Source excerpt

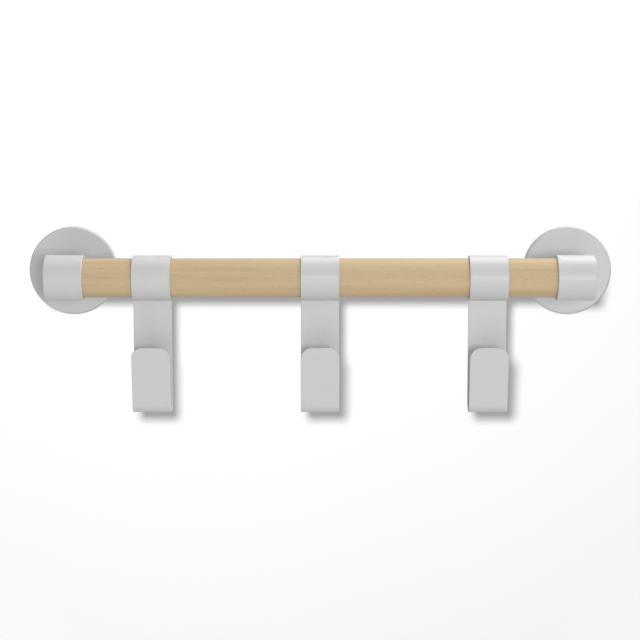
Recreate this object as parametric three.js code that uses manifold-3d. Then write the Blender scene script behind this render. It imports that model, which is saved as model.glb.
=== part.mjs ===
// A wall-mounted coat rail: a wooden rod held between two round rosettes, with three bent-strip hooks on it.
// Millimetres. +X runs along the rod, -Y faces the room, +Y points into the wall and +Z is up.
// The origin lies on the wall plane, midway between the rosettes, level with the rod's axis.
import * as THREE from "three";
import { mergeVertices } from "three/addons/utils/BufferGeometryUtils.js";
import Module from "manifold-3d";

const wasm = await Module();
wasm.setup();

// The rail
const ROD_DIAMETER = 30;
const ROD_STANDOFF = 55; // wall plane to rod axis
const BRACKET_X = 196; // middle of the rail to the axis of each bracket
const ROD_CHAMFER = 1;

// The end cups
const CUP_DIAMETER = 35;
const CUP_LENGTH = 29.5;
const CUP_FLOOR = 2.5;
const CUP_EDGE = 0.8;
const ROD_CLEARANCE = 0.3; // all round between rod and cup, and at the rod's ends

// The rosettes and the discs behind them
const ROSETTE_DIAMETER = 69;
const ROSETTE_DEPTH = 7;
const ROSETTE_FACE = 2; // thickness of the front
const ROSETTE_RIM = 2.5; // thickness of the rim
const ROSETTE_EDGE = 1.2;
const DISC_DIAMETER = 62;
const DISC_THICKNESS = 3.5;
const DISC_WINDOW = 8.5; // radius of the middle opening, which the bolt's head passes
const WALL_SCREW_X = 20; // bracket axis to each wall screw
const WALL_SCREW_RADIUS = 2.4;
const WALL_SCREW_HEAD = 4.6;

// The posts and their bolts
const POST_DIAMETER = 18;
const POST_CHAMFER = 0.5;
const POST_BORE_END = 22; // wall plane to the bottom of the threaded bore
const BOLT_RADIUS = 3;
const BOLT_END = 20; // wall plane to the bolt's tip
const BOLT_HEAD_RADIUS = 5.25;
const BOLT_HEAD_HEIGHT = 3.3;
const BOLT_SOCKET = 2.3; // corner radius of the hexagon
const BOLT_HOLE = 3.3;

// The set screws, all driven from below
const GRUB_RADIUS = 1.5;
const GRUB_Y = -2.4;
const GRUB_TOP = 31.3; // distance of its tip from the bracket axis
const GRUB_BOTTOM = 34.2;
const LOCK_RADIUS = 2;
const LOCK_TOP = 11.9; // distance of its tip from the rod axis
const LOCK_BOTTOM = 17.4;
const SCREW_CLEARANCE = 0.2;

// The hooks
const HOOK_NAMES = ["left", "centre", "right"];
const HOOK_PITCH = 129;
const STRIP_WIDTH = 29.5;
const STRIP_THICKNESS = 1.5;
const LOOP_RADIUS = 15.7; // inside of the loop
const LOOP_END = 269; // degrees: where the strip's end meets the stem, seen along the rod
const STEM_Y = 1.3; // middle of the stem behind the rod axis
const STEM_BEND = 2.5; // mid radius of the bend from loop to stem
const HOOK_DROP = 103.3; // rod axis to the lowest point
const BEND_RADIUS = 8.5; // mid radius of the bottom bend
const LIP_LEAN = THREE.MathUtils.degToRad(10);
const LIP_TOP = 50.8; // rod axis down to the lip's top edge
const LIP_CORNER = 8.7;
const LINER_INSIDE = 15.12;
const LINER_THICKNESS = 0.4;
const LINER_LENGTH = 28.5;

const ROUND = 40; // flats on a large circle
const SMALL_ROUND = 16; // flats on a screw
const GAP = 0.2; // between faces that touch

const POWDER_COAT = { color: 0xc8c8c8, roughness: 0.5, metalness: 0.1 };
const WOOD = { color: 0xc3ac8c, roughness: 0.6, metalness: 0 };
const ZINC = { color: 0xb4b6b8, roughness: 0.35, metalness: 0.9 };
const DARK_STEEL = { color: 0x55565a, roughness: 0.4, metalness: 0.9 };
const NYLON = { color: 0xe6e4de, roughness: 0.6, metalness: 0 };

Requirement
Include the first line, the line containing "const WALL_SCREW_HEAD = 4.6;", and every line between them, copied exactly from the material above; output no other line.

The completed task
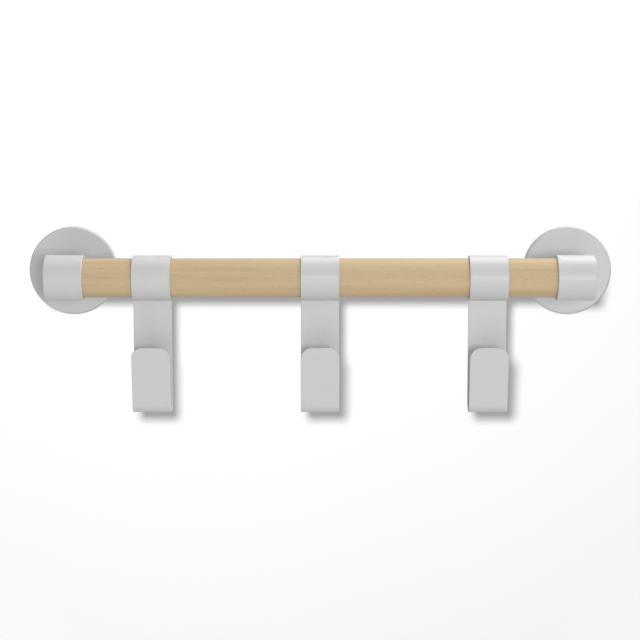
Recreate this object as parametric three.js code that uses manifold-3d. Then write the Blender scene script behind this render. It imports that model, which is saved as model.glb.
=== part.mjs ===
// A wall-mounted coat rail: a wooden rod held between two round rosettes, with three bent-strip hooks on it.
// Millimetres. +X runs along the rod, -Y faces the room, +Y points into the wall and +Z is up.
// The origin lies on the wall plane, midway between the rosettes, level with the rod's axis.
import * as THREE from "three";
import { mergeVertices } from "three/addons/utils/BufferGeometryUtils.js";
import Module from "manifold-3d";

const wasm = await Module();
wasm.setup();

// The rail
const ROD_DIAMETER = 30;
const ROD_STANDOFF = 55; // wall plane to rod axis
const BRACKET_X = 196; // middle of the rail to the axis of each bracket
const ROD_CHAMFER = 1;

// The end cups
const CUP_DIAMETER = 35;
const CUP_LENGTH = 29.5;
const CUP_FLOOR = 2.5;
const CUP_EDGE = 0.8;
const ROD_CLEARANCE = 0.3; // all round between rod and cup, and at the rod's ends

// The rosettes and the discs behind them
const ROSETTE_DIAMETER = 69;
const ROSETTE_DEPTH = 7;
const ROSETTE_FACE = 2; // thickness of the front
const ROSETTE_RIM = 2.5; // thickness of the rim
const ROSETTE_EDGE = 1.2;
const DISC_DIAMETER = 62;
const DISC_THICKNESS = 3.5;
const DISC_WINDOW = 8.5; // radius of the middle opening, which the bolt's head passes
const WALL_SCREW_X = 20; // bracket axis to each wall screw
const WALL_SCREW_RADIUS = 2.4;
const WALL_SCREW_HEAD = 4.6;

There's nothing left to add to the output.